Results of Optimization Algorithm * Algorithm: O-ACCEL preconditioned with Gradient Descent * Starting Point: [-1.2,1.0, ...] * Minimizer: [0.9999999999392858,0.9999999998784691, ...] * Minimum: 9.218164e-20 * Iterations: 50 * Convergence: true * |x - x'| ≤ 1.0e-32: false |x - x'| = 2.76e-07 * |f(x) - f(x')| ≤ 1.0e-32 |f(x)|: false |f(x) - f(x')| = 5.18e+06 |f(x)| * |g(x)| ≤ 1.0e-08: true |g(x)| = 4.02e-11 * Stopped by an increasing objective: false * Reached Maximum Number of Iterations: false * Objective Calls: 181 * Gradient Calls: 181
As a final comparison, we can do the same with N-GMRES.

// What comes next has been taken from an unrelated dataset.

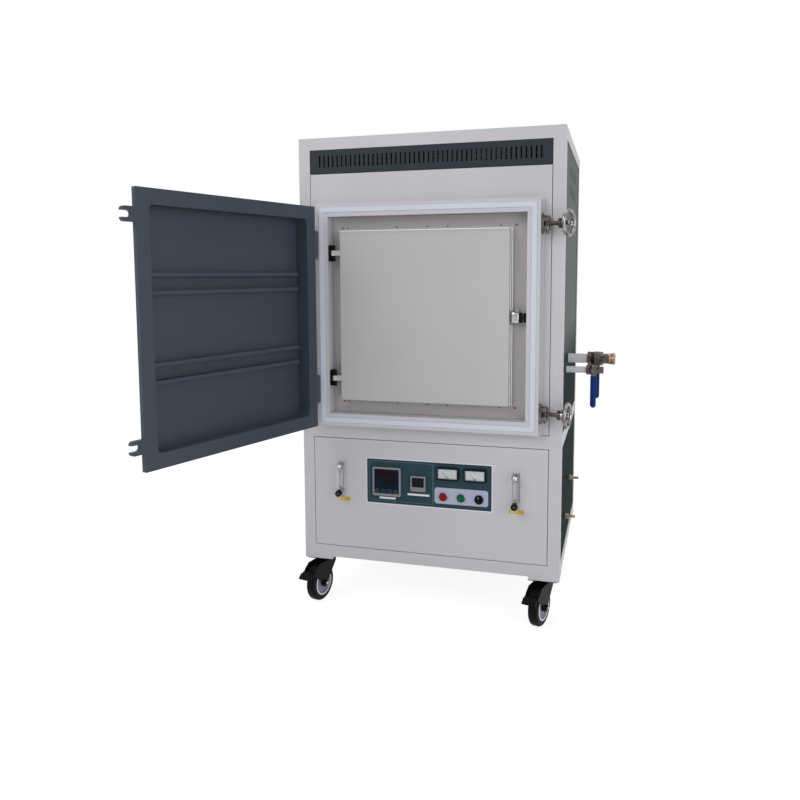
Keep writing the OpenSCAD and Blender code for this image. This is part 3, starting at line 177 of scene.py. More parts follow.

ngmres5 = NGMRES(nlprecon=nlprecon, wmax=5) optimize(UP.objective(prob), UP.gradient(prob), prob.initial_x, ngmres5)
Again, this significantly improves the GradientDescent
algorithm, and converges in 63 iterations.
Results of Optimization Algorithm * Algorithm: Nonlinear GMRES preconditioned with Gradient Descent * Starting Point: [-1.2,1.0, ...] * Minimizer: [0.9999999998534468,0.9999999997063993, ...] * Minimum: 5.375569e-19 * Iterations: 63 * Convergence: true * |x - x'| ≤ 1.0e-32: false |x - x'| = 9.94e-09 * |f(x) - f(x')| ≤ 1.0e-32 |f(x)|: false |f(x) - f(x')| = 1.29e+03 |f(x)| * |g(x)| ≤ 1.0e-08: true |g(x)| = 4.94e-11 * Stopped by an increasing objective: false * Reached Maximum Number of Iterations: false * Objective Calls: 222 * Gradient Calls: 222
References
[1] De Sterck. Steepest descent preconditioning for nonlinear GMRES optimization. NLAA, 2013. [2] Washio and Oosterlee. Krylov subspace acceleration for nonlinear multigrid schemes. ETNA, 1997. [3] Riseth. Objective acceleration for unconstrained optimization. 2018.